At last count, the government has 72 bills waiting for approval in both houses of Parliament. If the Left opposition slowed down legislative business in the last four years, there is no cause to believe there will be an immediate spurt because they are now formally on the Opposition benches. Vinayak Chatterjee, co-founder of infrastructure consultancy, Feedback Ventures, warns, "The government is looking at general elections in the near future, which could mean a significant slowdown in all economic engagements. After elections, the new regime could take up to two years to settle down. This is not good for industry."

Legislative activity, in general, has steadily declined in India over the last few years. And this is particularly true during election years. "This is because Parliament functions for fewer days," finds an analysis by prs Legislative Research, a Delhi-based research outfit. In 2007, just 46 bills were passed—the 12th-lowest number since 1952. Since 1952, an average of 60 bills had been passed every year. Between 2000-07, on an average, 57 bills were passed a year.

So, what can we realistically expect over the next 6-8 months? Montek believes the implementation of "critical" existing schemes such as the road-building programmes, extending the power reforms, developing healthcare through the National Rural Health Mission, improving the railways, ports and airports, should take up more time of the government until the next polls—and not perhaps the framing of new laws or fine-tuning FDI rules. "In the short run, besides controlling prices, these critical schemes would have the maximum impact on reviving investor confidence," he says.

As for legislation, obviously the government will have to prioritise. Many issues are currently being looked into by the GoMs. At least 12 legislations—including the Rehabilitation and Resettlement bill, a bill to amend rules for land acquisition for industrial projects, the Airports Economic Regulatory Authority bill, changes to the trademark laws, the Factories Amendment bill and Collection of Statistics bill—are pending with standing committees or need to be debated in the houses. Avers Dr Suman Berry, ncaer director-general, "Some of the pending bills, such as the PFRDA, which is holding up the implementation of the new pension scheme for civil services, may get through."

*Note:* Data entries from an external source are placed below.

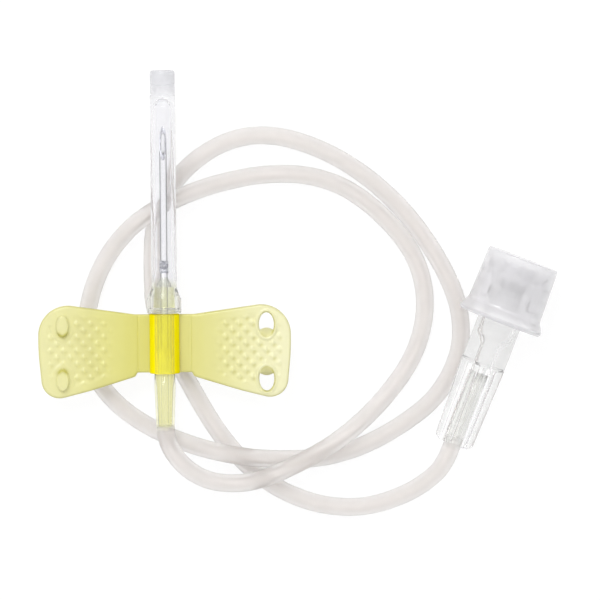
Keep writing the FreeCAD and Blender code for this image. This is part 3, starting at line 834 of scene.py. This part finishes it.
def socket_points(station):
    """Closed outline of one socket: the oval, cut short towards the middle of the wing."""
    inward = -1 if station > 0 else 1
    limit = PEG_LONG / 2 - SOCKET_FILL
    points = []
    for point in oval_points(station, SOCKET_FIT, 64):
        along = (point.y - station) * inward
        if along > limit:
            sag = 0.28 * math.cos((point.x - PEG_X) / PEG_WIDE * math.pi)
            point = Vector((point.x, station + inward * (limit - sag)))
        points.append(point)
    return points


def distance_to_loop(places, loop):
    """Distance of each place from a closed line, and whether it lies inside."""
    start = np.array([tuple(point) for point in loop])
    end = np.roll(start, -1, axis=0)
    run = end - start
    length = np.maximum((run ** 2).sum(1), 1e-12)
    nearest = np.full(len(places), 1e9)
    inside = np.zeros(len(places), bool)
    for (sx, sy), (rx, ry), size, (ex, ey) in zip(start, run, length, end):
        share = np.clip(((places[:, 0] - sx) * rx + (places[:, 1] - sy) * ry) / size, 0, 1)
        gap = np.hypot(places[:, 0] - sx - share * rx, places[:, 1] - sy - share * ry)
        nearest = np.minimum(nearest, gap)
        crosses = (sy > places[:, 1]) != (ey > places[:, 1])
        if ey != sy:
            at = sx + (places[:, 1] - sy) * rx / (ey - sy)
            inside ^= crosses & (places[:, 0] < at)
    return nearest, inside


def smooth_step(values, low, high):
    """The same step as eased, for many values at once."""
    share = np.clip((values - low) / (high - low), 0, 1)
    return share * share * (3 - 2 * share)


def wing_half_thickness(x):
    """Half of the wing's thickness: hinge strip, thin root, then the full plate."""
    strip = STRIP_THICK / 2
    root = ROOT_THICK / 2
    full = WING_THICK / 2
    half = strip + (root - strip) * smooth_step(x, HINGE_X - 0.25, HINGE_X)
    return half + (full - root) * np.clip((x - HINGE_X) / (WING_ROOT_END - HINGE_X), 0, 1)


def studs(x, y):
    """Height of the grip pattern: rows of small rounded studs, every other row set over."""
    row = np.round(y / (STUD_PITCH / 2))
    shift = np.where(row % 2 == 0, 0.0, STUD_PITCH / 2)
    column = np.round((x - shift) / STUD_PITCH)
    across = x - shift - column * STUD_PITCH
    along = y - row * STUD_PITCH / 2
    gap = np.abs(across) + np.abs(along)
    return STUD_HIGH * (1 - smooth_step(gap, 0.05, STUD_R))


def inner_rows(outline):
    """Rows of points just inside the outline, for its rounded edge."""
    rows = []
    for depth in (0.03, 0.09, 0.18, 0.3):
        moved = []
        for index, point in enumerate(outline):
            run = (outline[(index + 1) % len(outline)] - outline[index - 1]).normalized()
            moved.append(point + Vector((-run.y, run.x)) * depth)
        spots = np.array([tuple(point) for point in moved])
        gap, inside = distance_to_loop(spots, outline)
        rows.extend(Vector(spot) for spot in spots[inside & (gap > depth * 0.9)])
    return rows


def grid_points(outline, pegs):
    """Fine grid inside the outline, clear of the hinge and of the rims round pegs or sockets."""
    grid_x = np.arange(SLEEVE_R, WING_REACH, GRID)
    grid_y = np.arange(*GRID_Y, GRID)
    mesh_x, mesh_y = np.meshgrid(grid_x, grid_y)
    mesh_x = mesh_x + np.where(np.arange(len(grid_y)) % 2 == 0, 0.0, GRID / 2)[:, None]
    places = np.stack([mesh_x.ravel(), mesh_y.ravel()], axis=1)
    gap, inside = distance_to_loop(places, outline)
    keep = inside & (gap > 0.08) & (np.abs(places[:, 0] - HINGE_X) > 0.27)
    for station in PEG_STATIONS:
        ring_gap, ring_inside = distance_to_loop(places, oval_points(station, 0.12))
        keep &= (ring_gap > 0.1) if pegs else (~ring_inside & (ring_gap > 0.08))
    return [Vector(place) for place in places[keep]]


def wing_points(outline, holes, pegs):
    """All points of a wing's flat mesh, and the edges that it has to keep."""
    points = []
    edges = []
    for loop in [outline] + holes:
        first = len(points)
        points.extend(loop)
        edges.extend((first + number, first + (number + 1) % len(loop)) for number in range(len(loop)))
    points.extend(inner_rows(outline))
    for station in PEG_STATIONS:
        for grow in RIMS_ON_PEGS if pegs else RIMS_ON_SOCKETS:
            points.extend(oval_points(station, grow))
    hinge_line = np.arange(0.25 - STRIP_HALF, STRIP_HALF - 0.2, 0.2)
    for across in (-0.2, -0.11, -0.05, 0.0, 0.05, 0.11, 0.2):
        points.extend(Vector((HINGE_X + across, along)) for along in hinge_line)
    points.extend(grid_points(outline, pegs))
    return points, edges


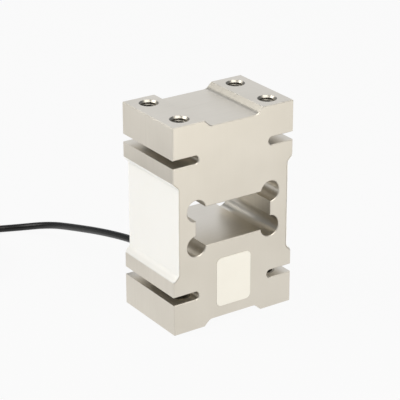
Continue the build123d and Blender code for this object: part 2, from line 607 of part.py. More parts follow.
# Ties round the coil: a band, its head on the outside, and the cut end of the band
band_width = COIL_OUTER_RADIUS - COIL_INNER_RADIUS + 2 * TIE_SLACK
band_height = COIL_HEIGHT + 2 * TIE_SLACK
band_middle = (COIL_OUTER_RADIUS + COIL_INNER_RADIUS) / 2
band_outside = COIL_OUTER_RADIUS + TIE_SLACK + TIE_THICKNESS
middle_height = COIL_BASE_Z + COIL_HEIGHT / 2
for name, angle in TIE_ANGLES.items():
    outward = Vector(1, 0, 0).rotate(Axis.Z, angle)
    head = Box(TIE_HEAD_HEIGHT, TIE_HEAD_WIDTH, TIE_HEAD_LENGTH)
    head = fillet(head.edges(), TIE_HEAD_EDGE_RADIUS)
    across_band = Plane(origin=(COIL_X, COIL_Y, 0), x_dir=outward, z_dir=outward.cross(Vector(0, 0, 1)))
    with BuildPart() as tie:
        with BuildSketch(across_band):
            with Locations((band_middle, middle_height)):
                RectangleRounded(
                    band_width + 2 * TIE_THICKNESS, band_height + 2 * TIE_THICKNESS, TIE_CORNER_RADIUS
                )
                RectangleRounded(
                    band_width, band_height, TIE_CORNER_RADIUS - TIE_THICKNESS, mode=Mode.SUBTRACT
                )
            with Locations((band_outside + (TIE_HEAD_HEIGHT + TIE_TAIL_LENGTH) / 2, middle_height)):
                Rectangle(TIE_HEAD_HEIGHT + TIE_TAIL_LENGTH, TIE_THICKNESS)
        extrude(amount=TIE_WIDTH / 2, both=True)
        head_place = Vector(COIL_X, COIL_Y, middle_height) + outward * (band_outside + TIE_HEAD_HEIGHT / 2)
        with Locations(Location(head_place, (0, 0, angle))):
            add(head)
    tie.part.label = f"cable_tie_{name}"
    export_step(tie.part, f"parts/cable_tie_{name}.step")

# Shrink sleeve, wide over the jacket and narrow over the leads
sleeve_start = TAIL_END_Y + SLEEVE_OVERLAP
sleeve_end = sleeve_start - SLEEVE_LENGTH
sleeve_bore = CABLE_DIAMETER / 2 + SLEEVE_CLEARANCE
with BuildPart() as jacket_sleeve:
    with BuildSketch(Plane.XY.offset(TAIL_Z)):
        with BuildLine():
            Polyline(
                (TAIL_END_X + sleeve_bore, sleeve_start),
                (TAIL_END_X + SLEEVE_DIAMETER / 2, sleeve_start),
                (TAIL_END_X + SLEEVE_DIAMETER / 2, TAIL_END_Y - SLEEVE_CLEARANCE),
                (TAIL_END_X + SLEEVE_NECK_DIAMETER / 2, sleeve_end + SLEEVE_NECK_LENGTH),
                (TAIL_END_X + SLEEVE_NECK_DIAMETER / 2, sleeve_end),
                (TAIL_END_X + SLEEVE_NECK_BORE / 2, sleeve_end),
                (TAIL_END_X + SLEEVE_NECK_BORE / 2, sleeve_end + SLEEVE_NECK_LENGTH),
                (TAIL_END_X + sleeve_bore, TAIL_END_Y - SLEEVE_CLEARANCE),
                close=True,
            )
        make_face()
    revolve(axis=Axis((TAIL_END_X, 0, TAIL_Z), (0, 1, 0)))
jacket_sleeve.part.label = "jacket_sleeve"
export_step(jacket_sleeve.part, "parts/jacket_sleeve.step")

# Flying leads from the end of the jacket, and their tinned tips
tips = []
for colour, angle, shift, (end_shift, reach) in zip(
    LEAD_COLOURS, LEAD_BUNDLE_ANGLES, LEAD_DROP_SHIFTS, LEAD_ENDS
):
    turn = math.radians(angle)
    start_x = TAIL_END_X + LEAD_BUNDLE_RADIUS * math.cos(turn)
    start_z = TAIL_Z + LEAD_BUNDLE_RADIUS * math.sin(turn)
    lead_path = [
        (start_x, TAIL_END_Y - SLEEVE_CLEARANCE, start_z),
        (start_x, TAIL_END_Y - LEAD_STRAIGHT, start_z),
        (TAIL_END_X + shift, TAIL_END_Y - LEAD_STRAIGHT - LEAD_DROP, LEAD_DIAMETER / 2),
        (TAIL_END_X + end_shift, TAIL_END_Y - reach, LEAD_DIAMETER / 2),
    ]
    radii = arc_radii(lead_path)
    print(colour, "lead radii", [round(radius, 1) for radius in radii])
    lead_tube = round_wire(lead_path, radii, LEAD_DIAMETER)
    heading = (Vector(lead_path[-1]) - Vector(lead_path[-2])).normalized()
    tip_end = Vector(lead_path[-1]) + heading * LEAD_TIP_LENGTH
    tips.append(round_wire([lead_path[-1], tip_end], [], LEAD_TIP_DIAMETER))
    with BuildPart() as flying_lead:
        add(lead_tube)
    flying_lead.part.label = f"{colour}_lead"
    export_step(flying_lead.part, f"parts/{colour}_lead.step")
with BuildPart() as lead_tips:
    add(tips)
lead_tips.part.label = "lead_tips"
export_step(lead_tips.part, "parts/lead_tips.step")
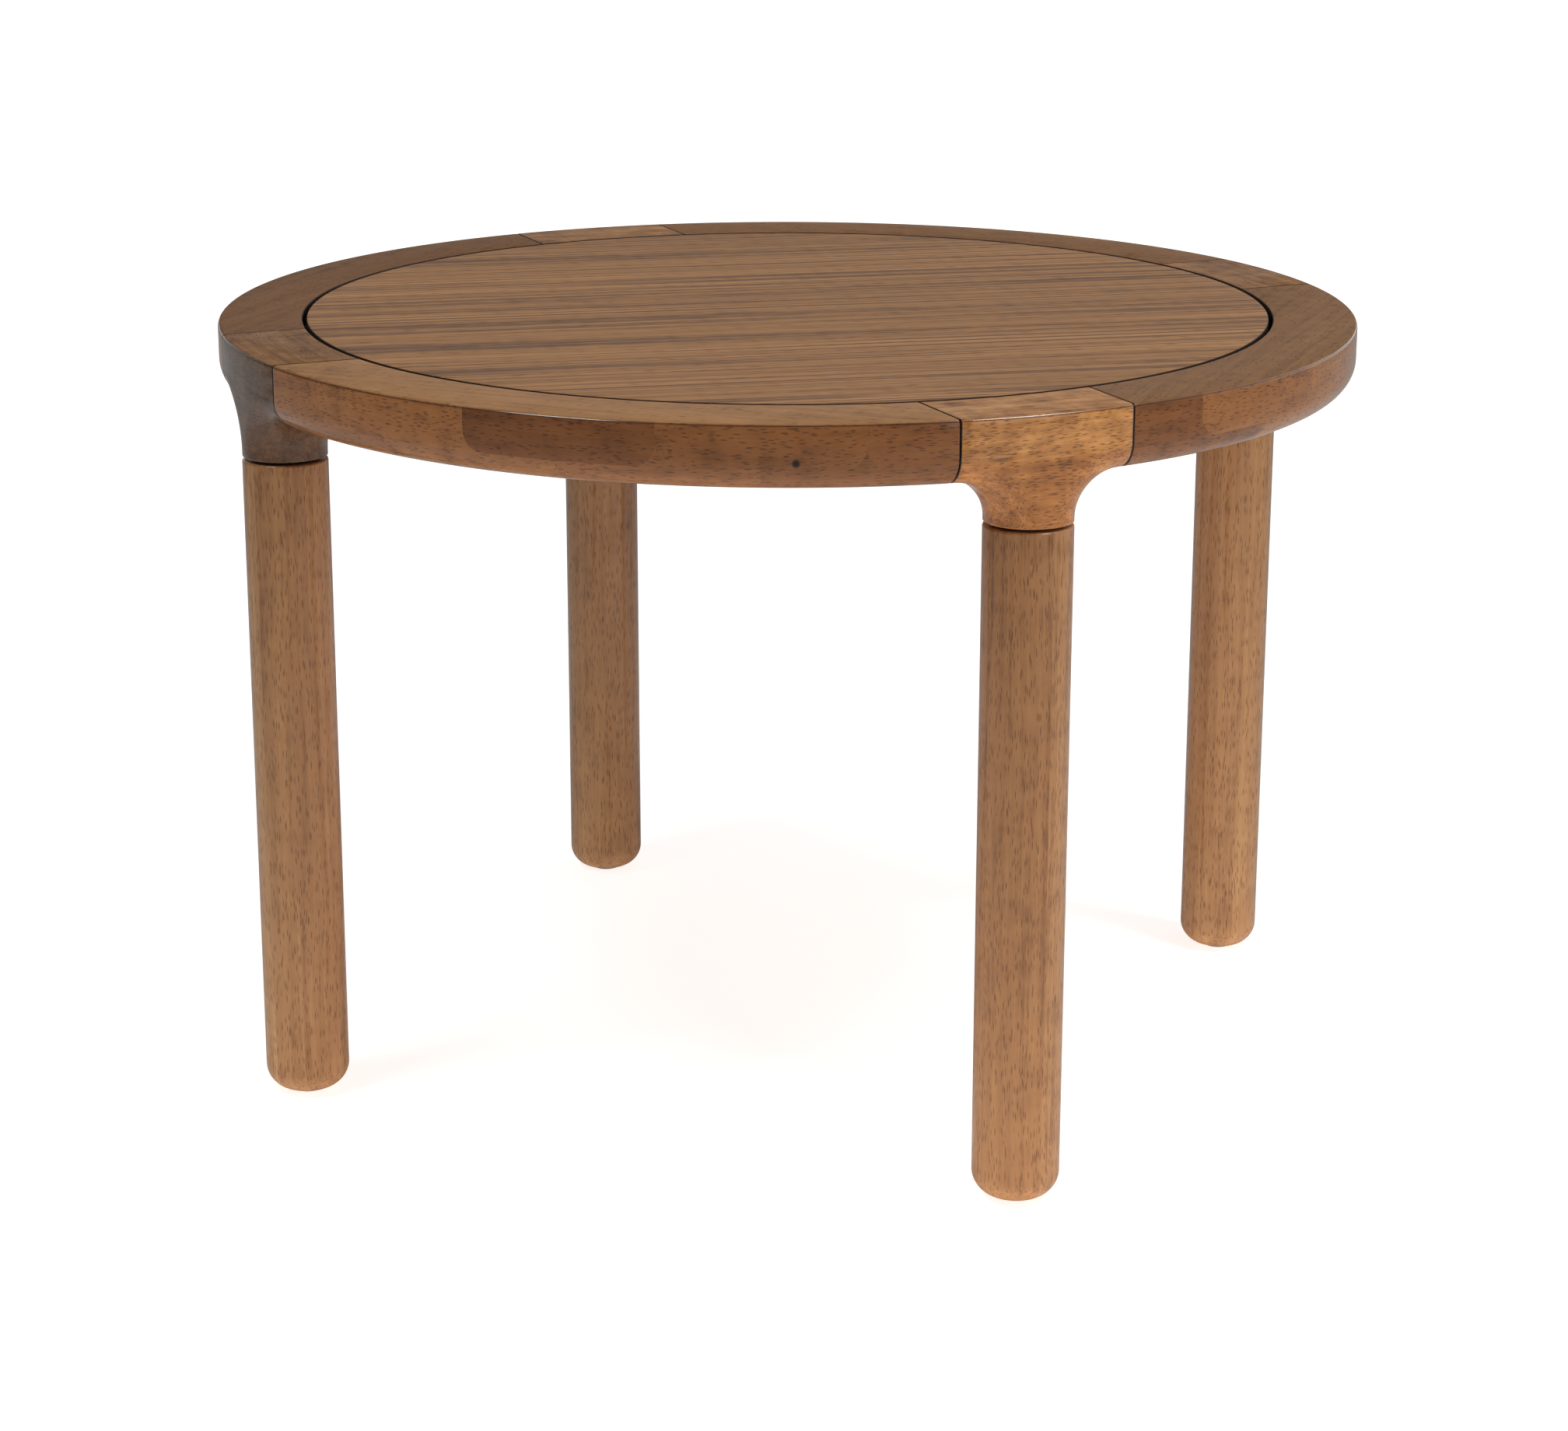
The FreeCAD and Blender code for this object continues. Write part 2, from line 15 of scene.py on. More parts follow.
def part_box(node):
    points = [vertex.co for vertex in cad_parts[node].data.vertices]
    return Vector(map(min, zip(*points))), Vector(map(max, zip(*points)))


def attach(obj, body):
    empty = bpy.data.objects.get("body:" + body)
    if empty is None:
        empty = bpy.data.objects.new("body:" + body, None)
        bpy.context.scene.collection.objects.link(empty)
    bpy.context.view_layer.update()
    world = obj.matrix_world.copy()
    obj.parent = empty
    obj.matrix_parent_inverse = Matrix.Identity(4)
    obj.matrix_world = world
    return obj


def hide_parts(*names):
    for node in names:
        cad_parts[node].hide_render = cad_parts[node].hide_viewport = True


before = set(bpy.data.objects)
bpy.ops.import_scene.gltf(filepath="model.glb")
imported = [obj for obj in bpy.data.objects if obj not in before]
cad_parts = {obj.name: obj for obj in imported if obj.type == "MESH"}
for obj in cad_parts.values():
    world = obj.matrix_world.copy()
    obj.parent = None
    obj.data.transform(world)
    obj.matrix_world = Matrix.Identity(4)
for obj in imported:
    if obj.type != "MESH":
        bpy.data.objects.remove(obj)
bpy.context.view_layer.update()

# %% [markdown]
# The sizes are the real ones, in metres, and each has a name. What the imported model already
# knows is read from it, so that the wood here and the solids there can't drift apart.

# %% Sizes
MM = 0.001


def heights(node):
    """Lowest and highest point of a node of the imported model."""
    return [corner[2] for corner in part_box(node)]


PANEL_UNDERSIDE, TOP = heights("top_panel")
RING_UNDERSIDE = heights("ring_segment_front")[0]
BLOCK_UNDERSIDE = heights("leg_block_front_left")[0]
LEG_FOOT, LEG_TOP = heights("leg_front_left")
RADIUS = 350 * MM
RING_INNER = RADIUS - 51.2 * MM
LEDGE_INNER = RING_INNER - 12 * MM
PANEL_RADIUS = RING_INNER - 2.4 * MM
LEG_CIRCLE = 325 * MM
NECK = 25 * MM
LEG_RADIUS = 25.4 * MM
BLOCK_HALF = 52.5 * MM
SEAM = 0.3 * MM
UNDER_ROUND = 17 * MM
TOP_ROUND = 2.5 * MM
PANEL_ROUND = 0.8 * MM
LEDGE_ROUND = 3 * MM
SEAM_BEVEL = 0.7 * MM

# Headings in degrees
LEGS = {"front_left": -135, "front_right": -45, "back_right": 45, "back_left": 135}
SEGMENTS = {"front": -90, "right": 0, "back": 90, "left": 180}
print("heights", np.round([LEG_FOOT, LEG_TOP, BLOCK_UNDERSIDE, RING_UNDERSIDE, TOP], 4).tolist())

# %% [markdown]
# Three small helpers. One turns a colour written as hex, as a paint chart gives it, into the linear
# numbers that light is reckoned in. One adds a node with its settings and its links, and serves the
# materials and the geometry trees alike. The last puts a new object into the scene.


# %% Helpers for colours, nodes and objects
def linear(colour):
    """Linear red, green, blue and alpha of an sRGB hex colour."""
    shares = [int(colour[i : i + 2], 16) / 255 for i in (1, 3, 5)]
    return [s / 12.92 if s <= 0.04045 else ((s + 0.055) / 1.055) ** 2.4 for s in shares] + [1.0]


def add(tree, kind, *values, out=0, **settings):
    """Adds one node and returns an output. Values fill its sockets in order, a dict fills named ones.

    A value is a number, a colour or another node's output. A kind may end in a dot and an operation,
    and is a ShaderNode unless it says Geometry or NodeGroup.
    """
    kind, _, operation = kind.partition(".")
    made = tree.nodes.new(kind if kind.startswith(("Geometry", "NodeGroup")) else "ShaderNode" + kind)
    if operation:
        made.operation = operation
    for name, value in settings.items():
        setattr(made, name, value)
    sources = {}
    for number, value in enumerate(values):
        sources.update(value if isinstance(value, dict) else {number: value})
    for socket, source in sources.items():
        if isinstance(source, bpy.types.NodeSocket):
            tree.links.new(source, made.inputs[socket])
        else:
            made.inputs[socket].default_value = source
    return made.outputs if out is None else made.outputs[out] if made.outputs else None


def new_object(name, data):
    """Object at the origin, linked into the scene."""
    thing = bpy.data.objects.new(name, data)
    bpy.context.scene.collection.objects.link(thing)
    return thing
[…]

Some changes may be easy. For instance, bankers want voting rights that match shareholding (unlike the current 10 per cent cap). "There is a perceived issue regarding controls, from the unions in this case," says Ashvin Parekh, national leader, global financial services, Ernst & Young. With the Left out of the way, the government may be able to plough such changes through.

So far, the UPA's legacy is the the RTI Act and the 100-days guaranteed employment NREG scheme. Whatever the results, education, healthcare and water resource development have seen an increase in allocations, while there has been investment flows into airport infrastructure. But what remains to be done is equally daunting: woefully, India's weak spots today are still in the areas that were never its strengths. The power sector is one such where reforms have been sluggish despite the push for ultra mega power projects. Infrastructure around ports is improving, but progress is lukewarm. Disinvestments are at a standstill and fresh reforms—such as allowing FDI in retail—are at best moving piecemeal.

Confronted with the task of winning over an electorate grappling with steep rising prices, it's unlikely the government will make a big reforms push. What it will do, many suspect, is be practical, do what's popular. That will rule out a comprehensive review of labour laws or a new look at FDI and divestment. How far this will lift sagging business sentiment is anybody's guess. Do not go by the Sensex's welcome of the Left pullout—it's known for premature celebrations.